The report notes that many prey in southwest Idaho (such as pygmy rabbits and sage-grouse) rely on sagebrush vegetation for refuge from predators like badgers and birds of prey. But the increase in invasive plant species is altering the landscape and affecting the ability of prey to find shelter.

Images captured by LiDAR (terrestrial laser scanning) are allowing researchers to compare the landscape from various eye-heights (coyote vs. weasel), positions (standing vs. lying) and modes of hunting (ground vs. air).

Once the data is collected, it can be manipulated to reflect changes in the environment or vegetation structure. How does the area look in summer vs. winter, when leaves are gone and cover is scarce? How does a heavy snowstorm change things? What if conditions lead to slow or accelerated growth of plants?

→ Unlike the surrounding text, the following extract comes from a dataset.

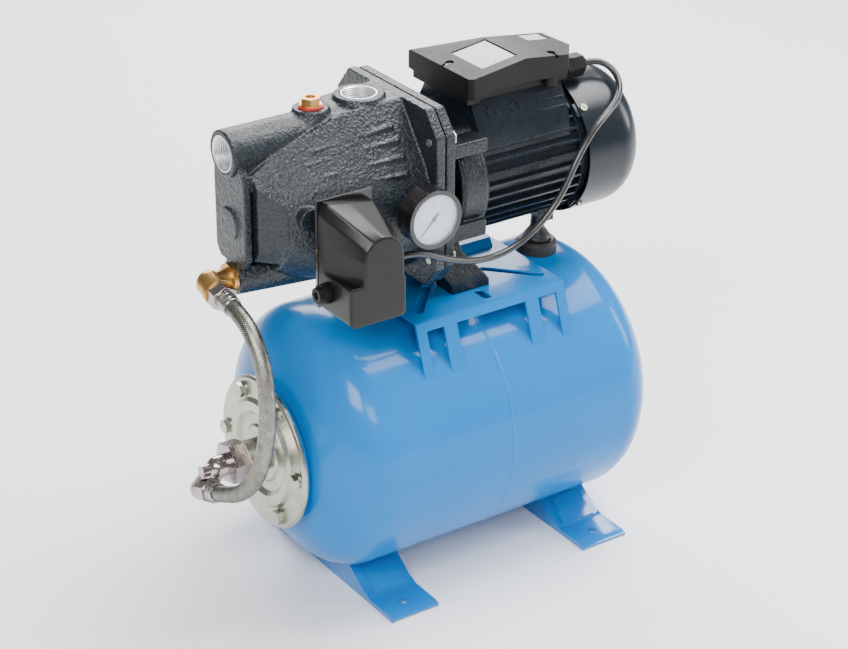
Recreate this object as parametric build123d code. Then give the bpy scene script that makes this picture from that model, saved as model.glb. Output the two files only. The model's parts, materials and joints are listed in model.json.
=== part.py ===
from build123d import *
import math
import os

# Booster set: a self-priming jet pump and its motor on a horizontal pressure tank.
# Frame: millimetres, +Z up, +X towards the motor's fan cover, -Y towards the switch and gauge.
# Origin: the centre of the four foot bolt holes, on the floor.

# ---- driving dimensions -------------------------------------------------------------------
# tank
TANK_RADIUS = 135.0
TANK_AXIS_Z = 152.0
TANK_WALL = 1.5
BARREL_HALF = 139.5
TANK_MID_X = -2.0
DOME_DEPTH = 67.0
SEAM_X = -5.0
NECK_RADIUS = 50.0
RING_RADIUS = 74.0
RING_THICK = 3.0
RING_FRONT_X = -206.0
FLANGE_RADIUS = 78.0
FLANGE_THICK = 2.5
COLLAR_THICK = 3.5
FLANGE_BOLT_CIRCLE = 65.0
FLANGE_BOLT_COUNT = 6
M8_RADIUS = 4.0
M8_FLATS = 13.0
M8_HEAD = 5.3
BOLT_CLEARANCE = 0.4
MEMBRANE_WALL = 2.0
MEMBRANE_RADIUS = 108.0
MEMBRANE_LENGTH = 290.0
PIPE_RADIUS = 16.6
PIPE_BORE = 13.0
PIPE_END_X = -246.0
VALVE_RADIUS = 4.0
VALVE_LENGTH = 14.0
CAP_LENGTH = 11.0

# feet
FOOT_X = 118.0
FOOT_HOLE_Y = 109.0
FOOT_WIDTH = 55.0
FOOT_HALF_SPAN = 130.0
FOOT_HOLE_RADIUS = 4.5
SHEET = 2.0
FOOT_TONGUE_TOP = 5.0
FOOT_CROWN = 26.0
SIDE_FLANGE = 2.5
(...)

“That’s the cool part of this,” said Jennifer Forbey, a research team member from Boise State. “We collect the data once and we can manipulate it forever.”

Unmanned aerial vehicles access multiple angles

Mapping the functional elements of vegetation — those that provide concealment, for instance — purely from ground level can be tricky. Such measures are location specific and tend to provide limited data. So the team used ground measurements combined with LiDAR to create a more richly detailed fearscape map.

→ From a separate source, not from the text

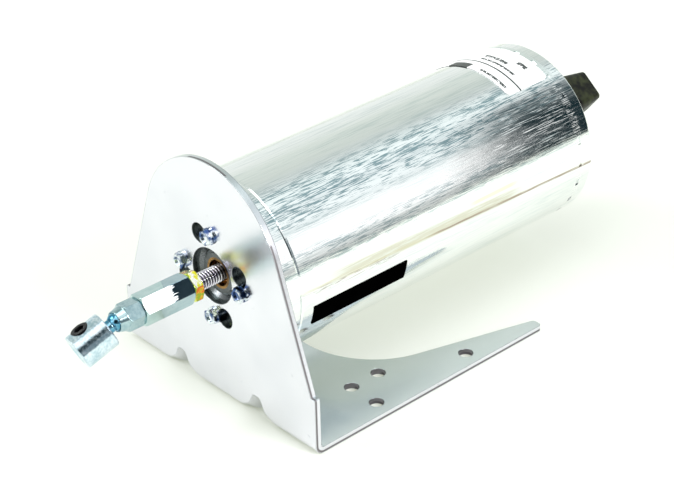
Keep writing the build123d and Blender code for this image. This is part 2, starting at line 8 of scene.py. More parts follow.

Using remote sensing, LiDAR targets an object with a laser and analyzes the reflected light to capture an image of the object’s 3D structure.

“It essentially creates a map showing relative risk for an animal based on how well it can be hidden,” said Forbey.

Using unmanned aerial vehicles, the team gathered data from multiple vantage points, representing predator sightlines as well as the visibility of potential predators by prey. Information gathered could help researchers understand how habitat changes can impact the predator-prey relationship.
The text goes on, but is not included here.